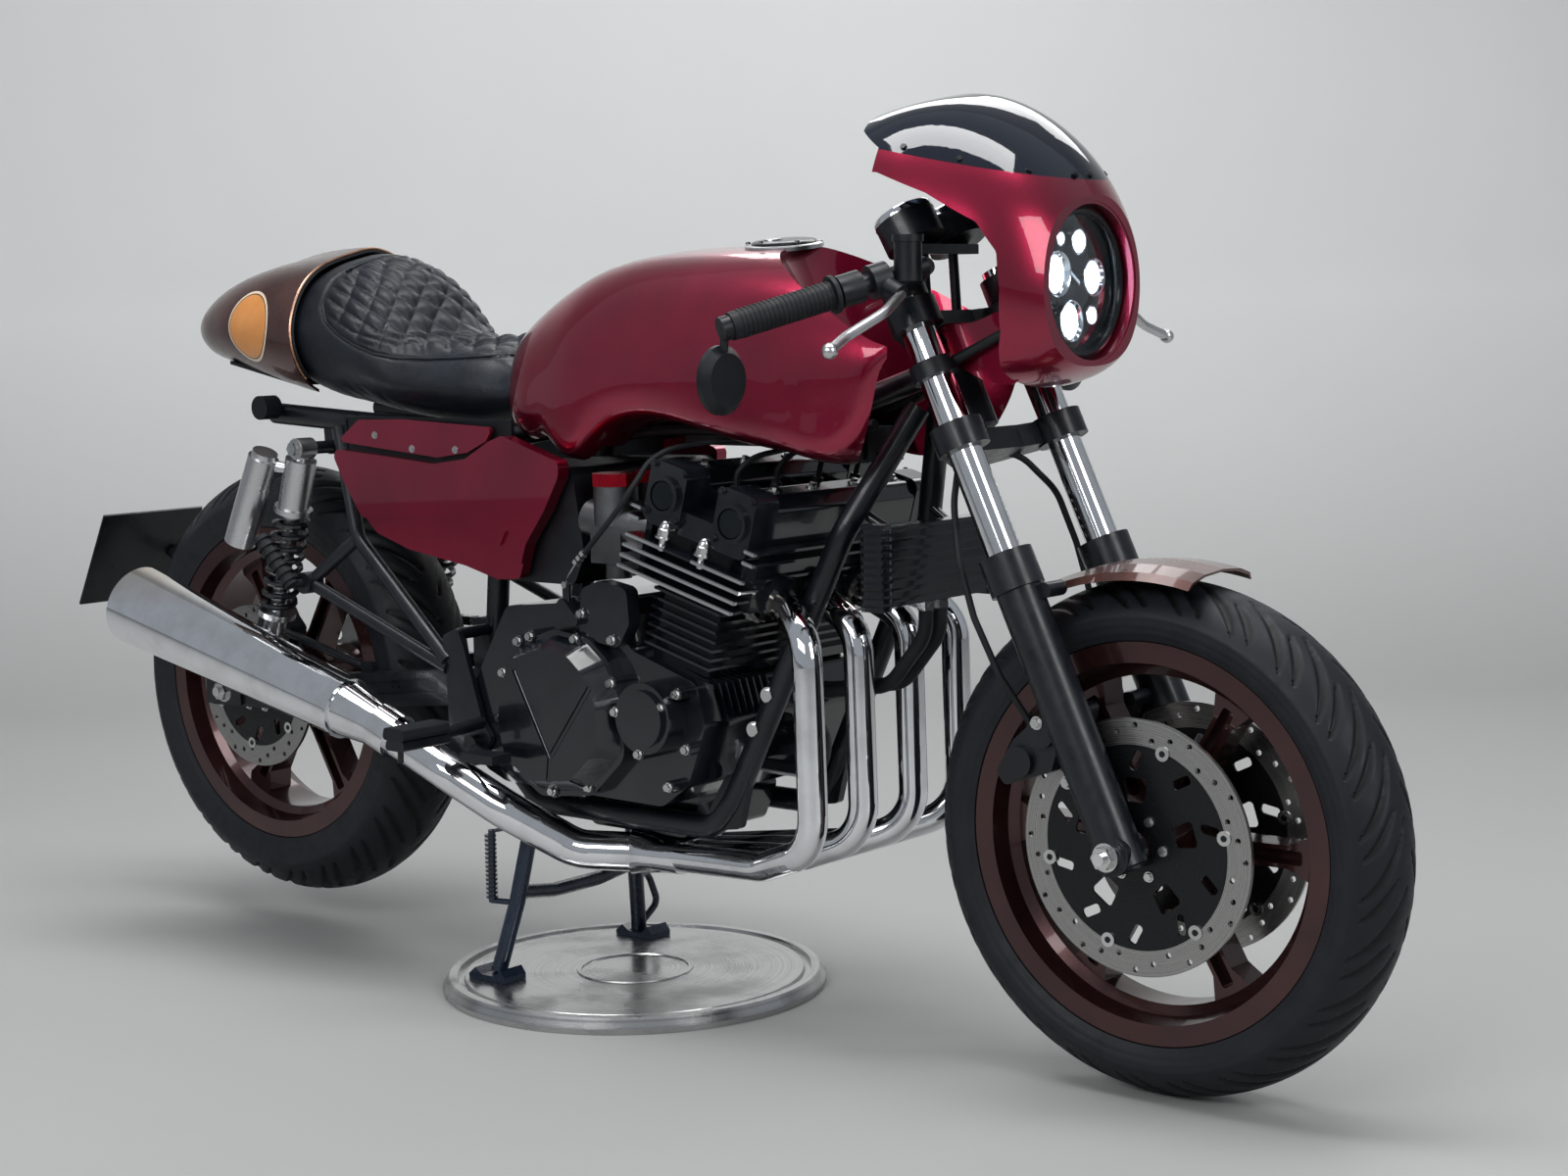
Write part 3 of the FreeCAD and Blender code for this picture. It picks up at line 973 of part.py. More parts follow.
def pedals():
    """Brake pedal on the right and gear lever on the left."""
    y0 = CASE_HALF + 3
    pedal = fuse([rod(V(-112, -y0 - 8, 344), V(-112, -y0 - 22, 344), 12),
                  pipe([V(-112, -y0 - 15, 344), V(-72, -y0 - 32, 334), V(-46, -240, 340)], 5, 30),
                  box(-54, 4, -262, -228, 338, 350)])
    lever = fuse([rod(V(-40, 130, 330), V(-40, y0 + 24, 330), 7), rod(V(-40, y0 + 18, 330), V(44, y0 + 22, 346), 6),
                  rod(V(44, y0 + 18, 346), V(44, y0 + 70, 346), 9)])
    lever = lever.cut(parts["crankcase"]).cut(parts["left_covers"])
    parts["pedals"] = Part.makeCompound([main_solid(pedal.cut(parts["rest_hangers"])), main_solid(lever)])


def rear_end():
    """Number plate on its arm from the swingarm."""
    top, low = V(RA.x - 356, 0, RA.z + 238), V(RA.x - 430, 0, RA.z + 95)
    plate = slab([(low.x - 1.5, low.z + 1), (top.x - 1.5, top.z + 1), (top.x + 1.5, top.z - 1),
                  (low.x + 1.5, low.z - 1)], -95, 95)
    arm = pipe([V(RA.x - 43, 128, RA.z + 5), V(RA.x - 243, 128, RA.z + 53), V(RA.x - 343, 100, RA.z + 103),
                V(RA.x - 384, 40, RA.z + 163)], 8, 60)
    light = slab([(RA.x - 352, RA.z + 238), (RA.x - 340, RA.z + 250), (RA.x - 366, RA.z + 258),
                  (RA.x - 372, RA.z + 246)], -30, 30, 3)
    parts["number_plate"] = main_solid(fuse([plate, arm, light]).cut(parts["swingarm"]))


def stands():
    """Centre stand on its pins, side stand folded up, and the round plate."""
    top, r = PLATE_TOP, PLATE_R
    rows = [(0, 0), (r, 0), (r, 7), (r - 9, top + 2), (r - 20, top + 2), (r - 22, top - 5), (r - 29, top - 5),
            (r - 31, top), (80, top), (79, top + 2), (73, top + 2), (72, top), (0, top)]
    pts = [V(x, 0, z) for x, z in rows]
    parts["round_plate"] = Part.Face(Part.makePolygon(pts + [pts[0]])).revolve(V(0, 0, 0), V(0, 0, 1), 360)
    legs = []
    p = STAND_PIVOT
    for s in (-1, 1):
        leg = pipe([V(p.x, s * 99, p.z), V(-104, s * 118, 120), V(-120, s * 140, top + 9)], 11, 60)
        foot = slab([(-152, top + 0.4), (-152, top + 6), (-140, top + 16), (-128, top + 8), (-104, top + 8),
                     (-92, top + 18), (-84, top + 8), (-84, top + 0.4)], min(s * 126, s * 166), max(s * 126, s * 166))
        boss = rod(V(p.x, s * 84, p.z), V(p.x, s * 112, p.z), 15)
        legs += [leg, foot, boss]
    cross = pipe([V(-104, -116, 132), V(-108, -44, 121), V(-108, 44, 121), V(-104, 116, 132)], 10, 80)
    hook = rod(V(-139, -128, 214), V(-100, -110, 222), 2.5)
    lug = rod(V(-105, -119, 118), V(-143, -128, 118), 4)
    coil = [rod(V(-142, -128, 116), V(-139, -128, 216), 5)]
    coil += [rod(V(-142, -128, 122 + 6.0 * k), V(-142, -128, 125 + 6.0 * k), 8) for k in range(15)]
    tang = pipe([V(-108, 126, 100), V(-126, 164, 112), V(-112, 172, 62), V(-116, 146, 40)], 5, 18)
    solids = legs + [cross, hook, lug, tang] + coil
    pin_bore = rod(V(p.x, -200, p.z), V(p.x, 200, p.z), STAND_PIN_R + AXLE_BORE_GAP)
    parts["centre_stand"] = main_solid(fuse(solids).cut(pin_bore))
    q = SIDE_STAND_PIVOT
    end = q.x - SIDE_STAND_LEN
    side = fuse([rod(V(q.x, 126, q.z), V(q.x, 150, q.z), 14),
                 pipe([V(q.x, 140, q.z), V(q.x - 90, 154, q.z + 8), V(end + 6, 166, q.z + 12)], 9, 60),
                 slab([(end - 12, q.z + 4), (end - 12, q.z + 14), (end + 16, q.z + 20), (end + 16, q.z + 4)], 148, 186, 4)])
    parts["side_stand"] = side.cut(rod(V(q.x, 100, q.z), V(q.x, 200, q.z), STAND_PIN_R + AXLE_BORE_GAP))


wheels()
fork()
fairing()
headlight()
instruments()
bars()
frame()
seat_and_tail(tank())
side_covers()
rests()
struts()
engine()
pedals()
carburettors()
exhaust()
cooling()
swingarm()
shocks()
rear_end()
stands()
chain()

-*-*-

■ Given instruction
Output the full listing without altering anything.

■ Correct result
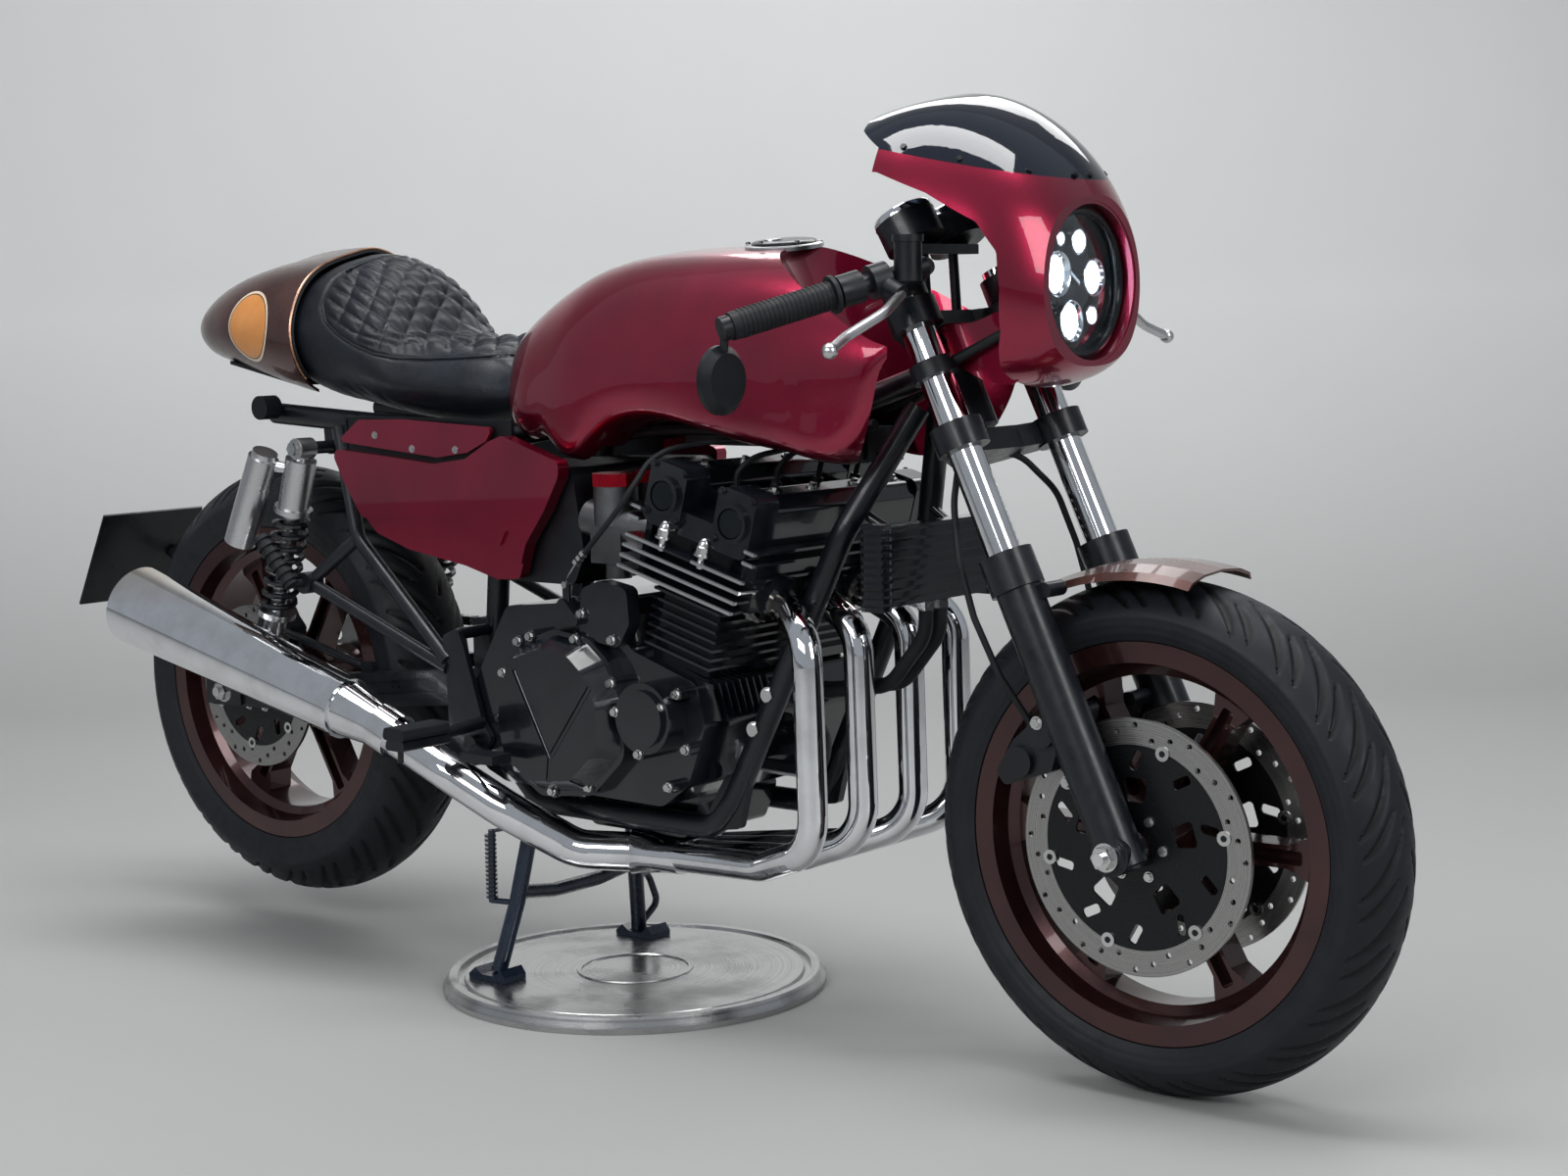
Write part 3 of the FreeCAD and Blender code for this picture. It picks up at line 973 of part.py. More parts follow.
def pedals():
    """Brake pedal on the right and gear lever on the left."""
    y0 = CASE_HALF + 3
    pedal = fuse([rod(V(-112, -y0 - 8, 344), V(-112, -y0 - 22, 344), 12),
                  pipe([V(-112, -y0 - 15, 344), V(-72, -y0 - 32, 334), V(-46, -240, 340)], 5, 30),
                  box(-54, 4, -262, -228, 338, 350)])
    lever = fuse([rod(V(-40, 130, 330), V(-40, y0 + 24, 330), 7), rod(V(-40, y0 + 18, 330), V(44, y0 + 22, 346), 6),
                  rod(V(44, y0 + 18, 346), V(44, y0 + 70, 346), 9)])
    lever = lever.cut(parts["crankcase"]).cut(parts["left_covers"])
    parts["pedals"] = Part.makeCompound([main_solid(pedal.cut(parts["rest_hangers"])), main_solid(lever)])


def rear_end():
    """Number plate on its arm from the swingarm."""
    top, low = V(RA.x - 356, 0, RA.z + 238), V(RA.x - 430, 0, RA.z + 95)
    plate = slab([(low.x - 1.5, low.z + 1), (top.x - 1.5, top.z + 1), (top.x + 1.5, top.z - 1),
                  (low.x + 1.5, low.z - 1)], -95, 95)
    arm = pipe([V(RA.x - 43, 128, RA.z + 5), V(RA.x - 243, 128, RA.z + 53), V(RA.x - 343, 100, RA.z + 103),
                V(RA.x - 384, 40, RA.z + 163)], 8, 60)
    light = slab([(RA.x - 352, RA.z + 238), (RA.x - 340, RA.z + 250), (RA.x - 366, RA.z + 258),
                  (RA.x - 372, RA.z + 246)], -30, 30, 3)
    parts["number_plate"] = main_solid(fuse([plate, arm, light]).cut(parts["swingarm"]))


def stands():
    """Centre stand on its pins, side stand folded up, and the round plate."""
    top, r = PLATE_TOP, PLATE_R
    rows = [(0, 0), (r, 0), (r, 7), (r - 9, top + 2), (r - 20, top + 2), (r - 22, top - 5), (r - 29, top - 5),
            (r - 31, top), (80, top), (79, top + 2), (73, top + 2), (72, top), (0, top)]
    pts = [V(x, 0, z) for x, z in rows]
    parts["round_plate"] = Part.Face(Part.makePolygon(pts + [pts[0]])).revolve(V(0, 0, 0), V(0, 0, 1), 360)
    legs = []
    p = STAND_PIVOT
    for s in (-1, 1):
        leg = pipe([V(p.x, s * 99, p.z), V(-104, s * 118, 120), V(-120, s * 140, top + 9)], 11, 60)
        foot = slab([(-152, top + 0.4), (-152, top + 6), (-140, top + 16), (-128, top + 8), (-104, top + 8),
                     (-92, top + 18), (-84, top + 8), (-84, top + 0.4)], min(s * 126, s * 166), max(s * 126, s * 166))
        boss = rod(V(p.x, s * 84, p.z), V(p.x, s * 112, p.z), 15)
        legs += [leg, foot, boss]
    cross = pipe([V(-104, -116, 132), V(-108, -44, 121), V(-108, 44, 121), V(-104, 116, 132)], 10, 80)
    hook = rod(V(-139, -128, 214), V(-100, -110, 222), 2.5)
    lug = rod(V(-105, -119, 118), V(-143, -128, 118), 4)
    coil = [rod(V(-142, -128, 116), V(-139, -128, 216), 5)]
    coil += [rod(V(-142, -128, 122 + 6.0 * k), V(-142, -128, 125 + 6.0 * k), 8) for k in range(15)]
    tang = pipe([V(-108, 126, 100), V(-126, 164, 112), V(-112, 172, 62), V(-116, 146, 40)], 5, 18)
    solids = legs + [cross, hook, lug, tang] + coil
    pin_bore = rod(V(p.x, -200, p.z), V(p.x, 200, p.z), STAND_PIN_R + AXLE_BORE_GAP)
    parts["centre_stand"] = main_solid(fuse(solids).cut(pin_bore))
    q = SIDE_STAND_PIVOT
    end = q.x - SIDE_STAND_LEN
    side = fuse([rod(V(q.x, 126, q.z), V(q.x, 150, q.z), 14),
                 pipe([V(q.x, 140, q.z), V(q.x - 90, 154, q.z + 8), V(end + 6, 166, q.z + 12)], 9, 60),
                 slab([(end - 12, q.z + 4), (end - 12, q.z + 14), (end + 16, q.z + 20), (end + 16, q.z + 4)], 148, 186, 4)])
    parts["side_stand"] = side.cut(rod(V(q.x, 100, q.z), V(q.x, 200, q.z), STAND_PIN_R + AXLE_BORE_GAP))


wheels()
fork()
fairing()
headlight()
instruments()
bars()
frame()
seat_and_tail(tank())
side_covers()
rests()
struts()
engine()
pedals()
carburettors()
exhaust()
cooling()
swingarm()
shocks()
rear_end()
stands()
chain()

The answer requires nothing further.